Provided material:
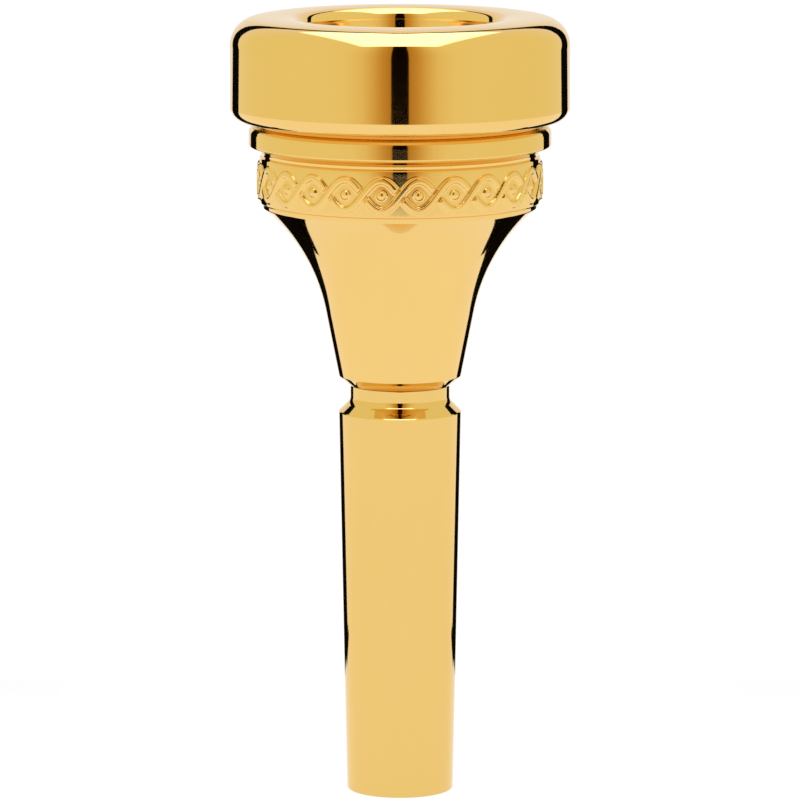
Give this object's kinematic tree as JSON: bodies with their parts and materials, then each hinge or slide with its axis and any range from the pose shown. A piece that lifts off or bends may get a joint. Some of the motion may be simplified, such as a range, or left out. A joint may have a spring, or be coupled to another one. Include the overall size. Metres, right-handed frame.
{
  "type": "brass instrument mouthpiece",
  "caption": "Gold-plated brass mouthpiece for an alto horn: a rounded screw rim, a flared cup with a patterned band, and a slim tapered screw shank.",
  "frame": {"origin": "centre of the shank's open end face", "axes": "+Z along the mouthpiece's axis, from the shank's end to the rim; the part is round, and the band's pattern repeats from +X"},
  "size_m": [0.0295, 0.0294, 0.0682],
  "materials": {
    "gold_plate": "mirror-polished gold plate",
    "seal_rubber": "satin"
  },
  "bodies": {
    "cup": {"cup": "gold_plate"},
    "rim_seal": {"rim_seal": "seal_rubber"},
    "rim": {"rim": "gold_plate"},
    "shank_seal": {"shank_seal": "seal_rubber"},
    "shank": {"shank": "gold_plate"}
  },
  "joints": [
    {"name": "rim_lift", "type": "slide", "parent": "cup", "child": "rim_seal", "axis": [0, 0, 1], "range_m": [0, 0.0025]},
    {"name": "rim_turn", "type": "hinge", "parent": "rim_seal", "child": "rim", "pos_m": [0, 0, 0.05915], "axis": [0, 0, 1], "range_deg": [0, 900]},
    {"name": "shank_drop", "type": "slide", "parent": "cup", "child": "shank_seal", "axis": [0, 0, -1], "range_m": [0, 0.00263]},
    {"name": "shank_turn", "type": "hinge", "parent": "shank_seal", "child": "shank", "pos_m": [0, 0, 0.036], "axis": [0, 0, -1], "range_deg": [0, 1260]}
  ],
  "couplings": [
    {"joint": "rim_lift", "follows": "rim_turn", "m_per_rad": 0.00015915},
    {"joint": "shank_drop", "follows": "shank_turn", "m_per_rad": 0.00011937}
  ]
}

Task requirements: Would you copy out each line exactly as written?

The solution:
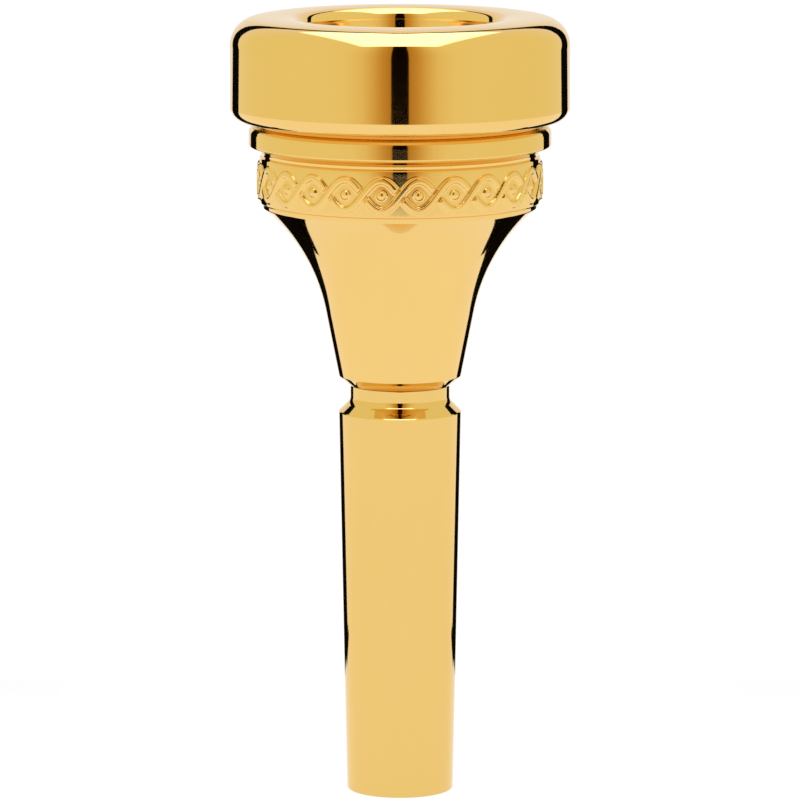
Give this object's kinematic tree as JSON: bodies with their parts and materials, then each hinge or slide with its axis and any range from the pose shown. A piece that lifts off or bends may get a joint. Some of the motion may be simplified, such as a range, or left out. A joint may have a spring, or be coupled to another one. Include the overall size. Metres, right-handed frame.
{
  "type": "brass instrument mouthpiece",
  "caption": "Gold-plated brass mouthpiece for an alto horn: a rounded screw rim, a flared cup with a patterned band, and a slim tapered screw shank.",
  "frame": {"origin": "centre of the shank's open end face", "axes": "+Z along the mouthpiece's axis, from the shank's end to the rim; the part is round, and the band's pattern repeats from +X"},
  "size_m": [0.0295, 0.0294, 0.0682],
  "materials": {
    "gold_plate": "mirror-polished gold plate",
    "seal_rubber": "satin"
  },
  "bodies": {
    "cup": {"cup": "gold_plate"},
    "rim_seal": {"rim_seal": "seal_rubber"},
    "rim": {"rim": "gold_plate"},
    "shank_seal": {"shank_seal": "seal_rubber"},
    "shank": {"shank": "gold_plate"}
  },
  "joints": [
    {"name": "rim_lift", "type": "slide", "parent": "cup", "child": "rim_seal", "axis": [0, 0, 1], "range_m": [0, 0.0025]},
    {"name": "rim_turn", "type": "hinge", "parent": "rim_seal", "child": "rim", "pos_m": [0, 0, 0.05915], "axis": [0, 0, 1], "range_deg": [0, 900]},
    {"name": "shank_drop", "type": "slide", "parent": "cup", "child": "shank_seal", "axis": [0, 0, -1], "range_m": [0, 0.00263]},
    {"name": "shank_turn", "type": "hinge", "parent": "shank_seal", "child": "shank", "pos_m": [0, 0, 0.036], "axis": [0, 0, -1], "range_deg": [0, 1260]}
  ],
  "couplings": [
    {"joint": "rim_lift", "follows": "rim_turn", "m_per_rad": 0.00015915},
    {"joint": "shank_drop", "follows": "shank_turn", "m_per_rad": 0.00011937}
  ]
}